If the user doesn’t reply within the prompt window, execution follows the No answer branch.

A saved Flow can be triggered from any of:

  • Manually, from the console — click Trigger on the Flows list.
  • On a schedule, regular or one-off (Hobby + Ultimate plans only).
  • From an Alexa Routine, by adding a Custom action with the phrase ask voice monkey to start flow <REQUEST_REF> (or your language’s equivalent — see below).
  • By voice, by saying the same phrase directly to any Echo.
  • From the Flows APIPOST https://api-v3.voicemonkey.io/flow with { "token": "…", "flow": "<REQUEST_REF>" }.
  • From an Inbound Webhook action.
  • From another Flow, via a Flow Trigger node.
Alexa Routine custom command per language

The phrase is language-specific.
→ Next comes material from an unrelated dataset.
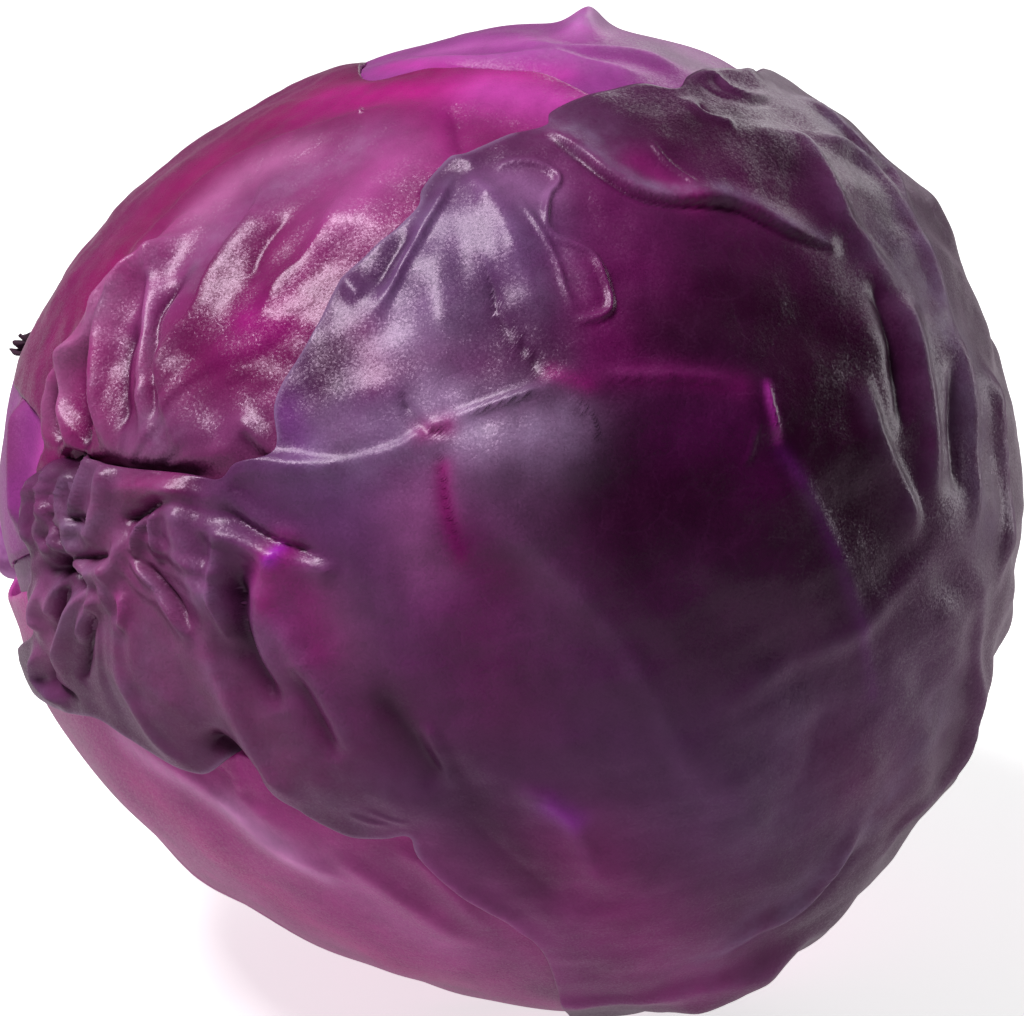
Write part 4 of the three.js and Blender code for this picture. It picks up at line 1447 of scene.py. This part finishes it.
# The head itself sees the sheet as much darker than the lens does, as if it lay on a grey card.
card = add(
    tree,
    "ShaderNodeBsdfPrincipled",
    {"Base Color": rgba("867981"), "Emission Color": (1, 0.93, 0.98, 1), "Emission Strength": 0.36},
)
seen = add(tree, "ShaderNodeLightPath").outputs["Is Camera Ray"]
sheet = add(tree, "ShaderNodeMixShader", _0=seen, _1=card.outputs[0], _2=acrylic.outputs[0])
add(tree, "ShaderNodeOutputMaterial", Surface=sheet.outputs[0])
floor.data.materials.append(floor_paint)

# %% Light


def softbox(name, at, size, power, aim=(0, 0, 0.08)):
    lamp = bpy.data.lights.new(name, "AREA")
    lamp.shape, lamp.size, lamp.size_y, lamp.energy = "RECTANGLE", size[0], size[1], power
    holder = bpy.data.objects.new(name, lamp)
    bpy.context.scene.collection.objects.link(holder)
    holder.location = at
    holder.rotation_euler = (Vector(aim) - Vector(at)).to_track_quat("-Z", "Y").to_euler()


softbox("overhead_box", (-0.42, -0.18, 0.95), (0.34, 0.3), 9.5)
softbox("back_box", (0.45, 0.95, 0.5), (0.8, 0.4), 2.0)
softbox("right_box", (0.95, 0.45, 0.1), (0.3, 0.8), 3.0)

world = bpy.data.worlds.new("light_tent")
bpy.context.scene.world = world
world.use_nodes = True
tree = world.node_tree
tree.nodes.clear()
heading = add(tree, "ShaderNodeTexCoord").outputs["Generated"]
bright_side = add(
    tree, "ShaderNodeVectorMath", {"operation": "DOT_PRODUCT", 1: (-0.45, 0.55, 0.7)}, _0=heading
)
shade = add(
    tree,
    "ShaderNodeMapRange",
    {"interpolation_type": "SMOOTHSTEP", "From Min": -0.1, "From Max": 0.8, "To Min": 0.02, "To Max": 0.16},
    Value=bright_side.outputs["Value"],
)
tent = add(tree, "ShaderNodeBackground", {"Color": (1, 1, 1, 1)}, Strength=shade.outputs[0])
backdrop = add(tree, "ShaderNodeBackground", {"Strength": 1.0, "Color": (1, 1, 1, 1)})
seen = add(tree, "ShaderNodeLightPath").outputs["Is Camera Ray"]
mixed = add(tree, "ShaderNodeMixShader", _0=seen, _1=tent.outputs[0], _2=backdrop.outputs[0])
add(tree, "ShaderNodeOutputWorld", Surface=mixed.outputs[0])
bpy.context.scene.view_settings.view_transform = "Standard"

# %% Camera
lens = bpy.data.cameras.new("camera")
lens.lens, lens.sensor_width = 135, 36
camera = bpy.data.objects.new("camera", lens)
bpy.context.scene.collection.objects.link(camera)
eye = HEAD_MIDDLE + FORWARD * EYE_DISTANCE
camera.location = eye * MM
camera.rotation_euler = (math.radians(90) - RISE, 0, 0)
bpy.context.scene.camera = camera
print("camera %.0f mm from the head's middle" % EYE_DISTANCE)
Replace <REF> with your Flow’s 4-digit request reference (visible on the Flow’s edit page and on the Flows list).

Alexa language Custom command
English ask voice monkey to start flow <REF>
French ouvre voice monkey et lancer flow <REF>
German starte voice monkey und öffne flow <REF>
Italian apri voice monkey e iniziare flow <REF>
Portuguese abrir voice monkey e iniciar flow <REF>
Spanish abre mono de voz y inicia flow <REF>

In the Alexa app: Routines → + → set When this happens to whatever you want (a voice phrase, a sensor, a schedule, etc.) → Add action → Custom → type the command above → From → pick the physical Echo to launch from → Save.

Resource Free Hobby Ultimate
Flows 3 25 Unlimited
Schedules yes yes
Premium nodes (Web Request, Flow Trigger, Condition) yes

Premium nodes still appear in the palette on lower plans so you can preview them, but they show a lock badge and refuse to run.

  • Activity Log — every run is captured. If a Flow doesn’t behave as expected, check there first.
  • Walk limits — a single Flow run will visit at most 200 nodes.
  • Variables on the way in — every public trigger path (/flow, webhooks, Alexa Routine custom command) accepts var-<NAME>=value parameters that are upserted before the Flow walks its nodes. See Variables API.